With rising regional tensions, international shipping companies are reassessing their routes, adjusting shipping lines, or exploring alternative sea lanes. This signals that the current challenges extend beyond the Arabian Gulf, impacting the global supply chain as a whole.

Limited impact on US, European shipments

The effects of these developments will not be uniform across trade routes. Qutub noted that goods from China and India, which rely heavily on routes through the Arabian Gulf, are most vulnerable to disruption. In contrast, shipments from Europe and the US typically traverse western maritime routes via the Suez Canal and the Red Sea, making them less susceptible to regional disturbances.

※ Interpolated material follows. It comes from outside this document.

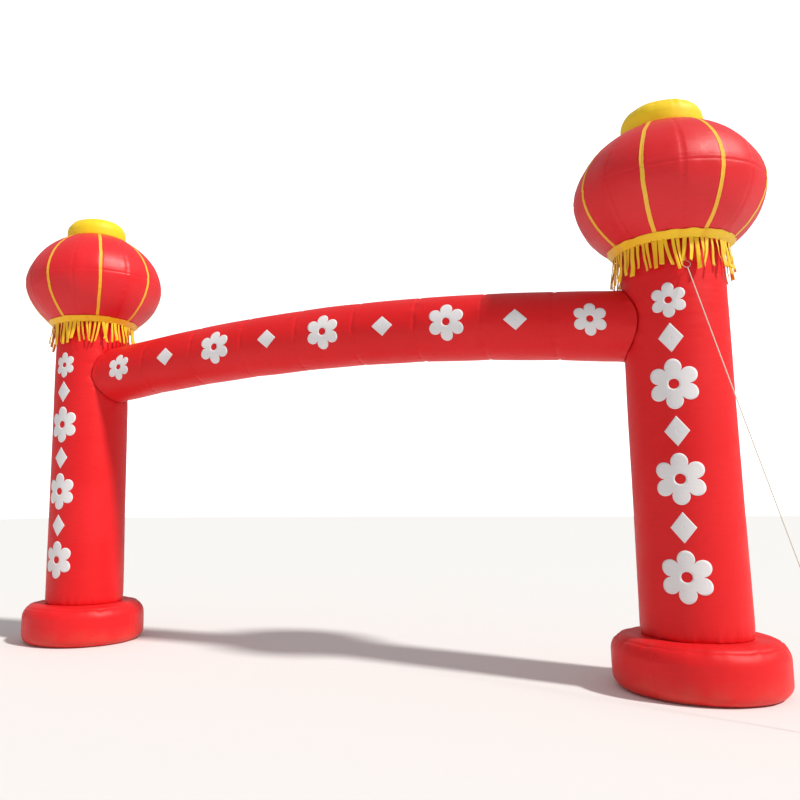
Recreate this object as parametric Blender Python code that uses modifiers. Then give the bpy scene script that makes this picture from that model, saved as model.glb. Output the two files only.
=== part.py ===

Saudi Arabia’s strategic location, he emphasized, strengthens the resilience of regional trade. The Kingdom operates an integrated network of Red Sea ports — including Jeddah, Rabigh, Yanbu, and Neom — that have benefited from substantial infrastructure upgrades and technological enhancements in recent years, boosting their capacity to absorb increased cargo volumes.

Red Sea bookings

Several major carriers, including MSC, CMA CGM, and Maersk, have already opened bookings to Saudi Red Sea ports, signaling a shift in operational focus to these strategically positioned hubs.

However, Qutub warned that rerouted shipments could increase sailing times. Cargo from Asia, which normally takes 30-45 days, might now require longer voyages via the Cape of Good Hope and the Mediterranean, potentially extending transit to 60-75 days in some cases.

These changes are also reflected in rising shipping costs, driven by longer routes, higher fuel consumption, and increased insurance premiums — a typical response when global trade patterns shift due to geopolitical pressures.

Qutub emphasized that Saudi Arabia’s transport and logistics sector is managing these developments through coordinated government oversight. The Ministry of Transport and Logistics, the Logistics National Committee, and the Logistics Partnership Council recently convened to evaluate the impact on trade and supply chains. Regular weekly meetings have been established to monitor developments and implement solutions to safeguard the stability of supplies and continuity of trade.

He noted that the Kingdom’s logistical readiness is the result of long-term strategic investments, encompassing ports, airports, road networks, rail systems, and logistics zones. Today, Saudi logistics integrates maritime, land, rail, and air transport, enabling a resilient response to global disruptions.

Qutub also highlighted the need for the private sector to continuously review logistics and crisis management strategies, develop alternative plans, and manage strategic stockpiles. Such measures are essential to mitigate temporary fluctuations in global trade and ensure smooth supply chain operations.